The right to compensation for goodwill does not arise under the just compensation clause of the state or federal constitutions, but rather is created by statute. In enacting Code of Civil Procedure, section 1263.510, the Legislature defined “goodwill” as “the benefits that accrue to a business as a result of its location, reputation for dependability, skill or quality, in any other circumstances resulting in probable retention of old or acquisition of new patrons. (§1263.510(b)). As with any other element of just compensation, a business owner has the right to a jury determination on the amount of goodwill lost. (Redevelopment Agency of San Diego v. Attisha (2005) 128 Cal.App.4th 357, 367) However, this right attaches only if the owner first establishes, in a court trial, certain qualifying conditions for compensation. Those conditions, which are to be determined by the court, include proof of pre-existing business goodwill and a loss caused by the taking. (Section 1263.510(a); People ex rel. Dept. of Transportation v. Dry Canyon Enterprises, LLC (2012) 211 Cal.App.4th 486, 491).
The question confronted by the Presidio Performing Arts Foundation court was whether a business owner must quantify the lost goodwill in the entitlement phase. In answering this question, the Court first addressed the more ethereal question of: What is goodwill?
Goodwill has previously been defined as “the amount a willing buyer would pay for an ongoing concern above the book value of the assets.” Redevelopment Agency of San Diego v. Attisha (2005) 128 Cal.App.4th 357, 367. Put another way, “it is the present value of anticipated profits” (People ex rel. Dept. of Transportation v. Muller (1984) 36 Cal.3d 263, 271) Thus, for purposes of establishing the existence of goodwill, a business owner typically demonstrates that, before the taking, the business generated profits beyond what its other assets would indicate.
Here, the Foundation generated no profits. Indeed, it had a negative annual cash flow of approximately $14,000.00. After its relocation, the amount of its shortfall increased to approximately $62,513.00. The Foundation’s appraiser attributed this increased shortfall entirely to loss of goodwill. He made no effort to value goodwill in the before-condition. Instead, he observed that the business enjoyed a favorable location, with below market rent, and a good reputation for the services it provided. These facts were, in his opinion, “indicators” of the existence of business goodwill. Since there was no change to the Foundation’s tangible assets at the relocation site, the increased annual shortfall must be attributable to lost goodwill. He then measured the loss by capitalizing the $62,513.00 and reducing that sum to present value to arrive at a total goodwill loss of $781,000.00. (Presidio Performing Arts Foundation, supra, at p. 3)

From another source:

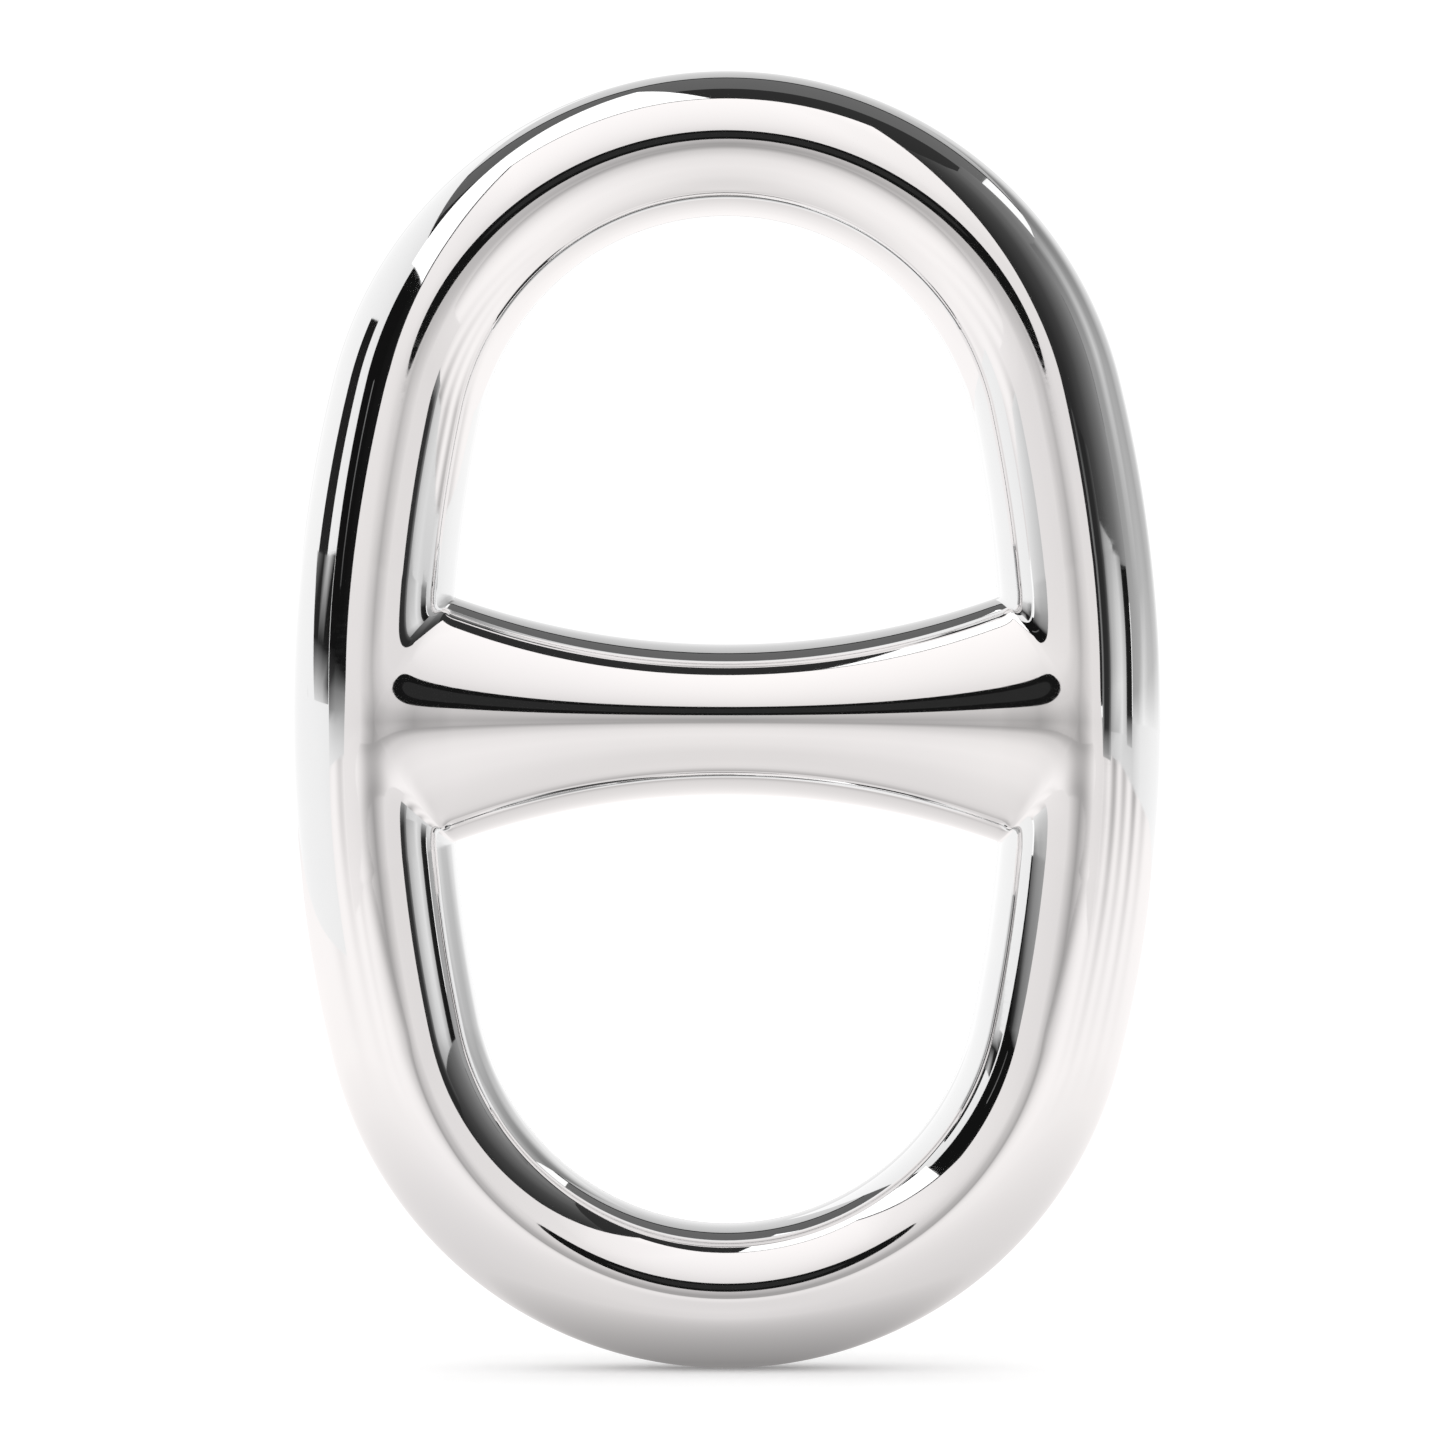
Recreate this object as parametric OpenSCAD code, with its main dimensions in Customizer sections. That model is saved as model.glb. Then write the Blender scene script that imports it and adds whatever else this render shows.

In approving of this methodology, the Court rejected CalTrans’ argument that loss of goodwill must be measured by comparing the value of goodwill before condemnation with its value after the taking. However, the Court went one step further. It uncoupled the link between goodwill and profits.
In Dry Canyon Enterprises, the Second Appellate District concluded that goodwill almost always translates into a business’ profitability. “Goodwill is the amount by which a business’ overall value exceeds the value of its constituent assets…” (Dry Canyon, supra, 211 Cal.App.4th at 493-494). By contrast, the Presidio Performing Arts Foundation Court held that “nowhere in the statutory language is there a pre-condition that this compensation is available only to businesses that, before the taking, had a total business value in excess of its tangible assets, or profits in excess of a fair rate of return on its total assets.” (Id. at p. 12) Therefore, by extension, a “business operating at a loss before a taking may not be able to demonstrate pre-taking goodwill value, but that does not mean that the benefits it enjoyed from its location reputation have not been adversely effected by the taking. Nothing in the statute suggests compensation should be given to a business that was profitable but became less profitable, but deny compensation to a business that was unprofitable and became even more unprofitable. To do so would preclude recovery to those least likely to afford the loss of goodwill benefits due to a taking.” (Id.)
It is tempting to conclude that the capitalization of negative cash flow approach will be applied only to nonprofits which, by necessity, dedicate any excess cash flows to their nonprofit purposes. However, the broad language of Presidio Performing Arts Foundation suggests that the court did not intend for its holding to be so limited.